The naive method is to scan all the sub-strings, and then check the counts in each sub-string, and find the longest one. This needs O(n^2) time, so this is the upper-bound for this question.

Actually the largest case is n = 5 x 10^5, so we need a better method.

Let think about one letter only: what is the longest sub-string containing even count of one specific letter?

There are many ways to do this, but in order to achieve O(n) time complexity, we can use a bit to represents the count of the letter: 0 for even, 1 for odd. Then as we scan through the string, at each position, we know the count is even or odd. 

If even: the current longest sub-string is from the first even to the current position;

if odd:  the current longest sub-string is from the first odd to the current position.

Now, we need to monitor five letters, but the idea is the same.
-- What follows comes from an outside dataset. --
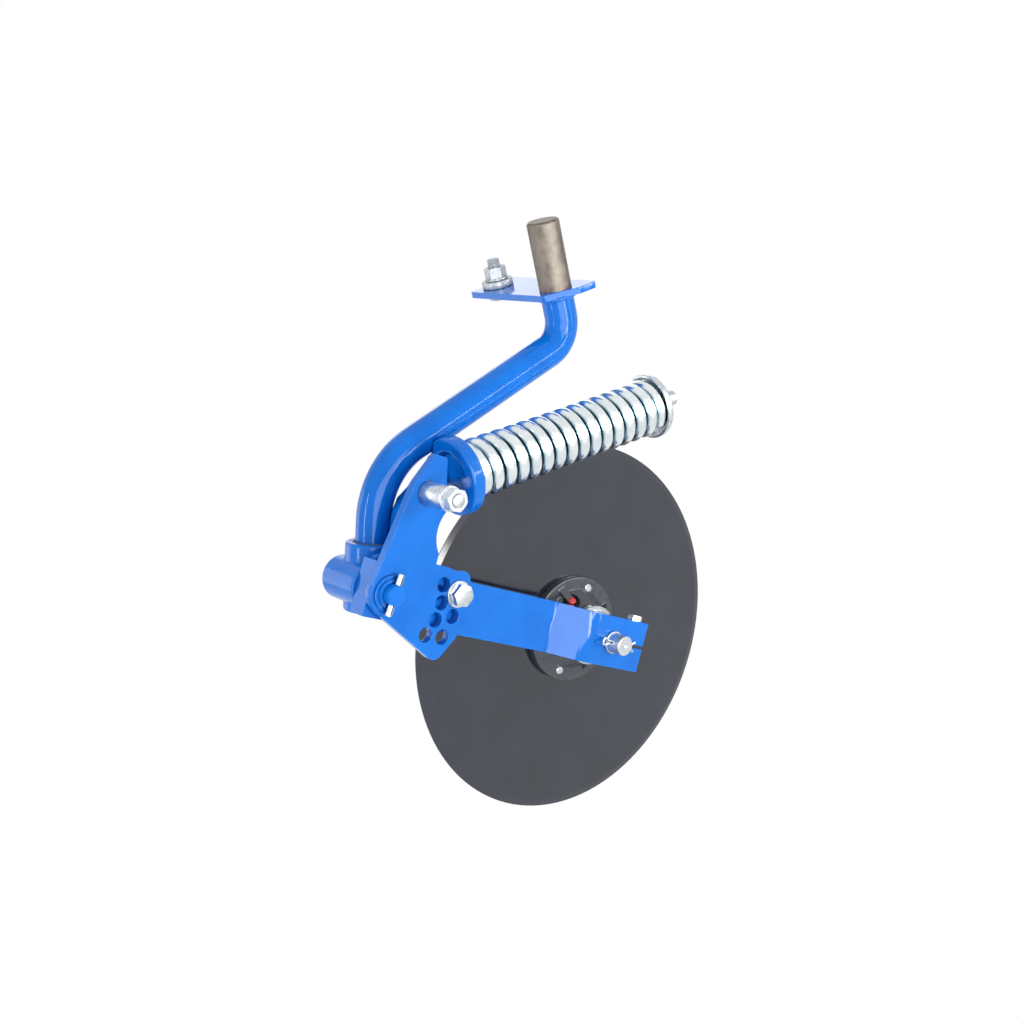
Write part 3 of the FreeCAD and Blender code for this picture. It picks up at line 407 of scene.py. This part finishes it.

We just use a bit mask to replace one bit.

If we use a bit mask to record the counts of each letter; 0 for even, 1 for odd, then when the mask appear again, the sub-string between these two mask should contain even number of each letter.

One hash-map can be used to record the position (or index) of each mask when it appears for the first time, since we need this information to calculate the length of the current longest valid sub-string.

See the code below:

class Solution {
public:
    int findTheLongestSubstring(string s) {
        int res = 0, n = s.size(), mask = 0;
        vector<int> dp(1<<5, s.size());// only 5 letters, so 5 bits
        dp[0] = -1;// special case for boundary condition
        for(int i=0; i<n; ++i) {
            char a = s[i];
            if(a=='a') mask ^= 1<<0;
            else if(a=='e') mask ^= 1<<1;
            else if(a=='i') mask ^= 1<<2;
            else if(a=='o') mask ^= 1<<3;
            else if(a=='u') mask ^= 1<<4;
            res = max(res, i - dp[mask]);
            dp[mask] = min(i, dp[mask]);// record the first position
        }
        return res;
    }
};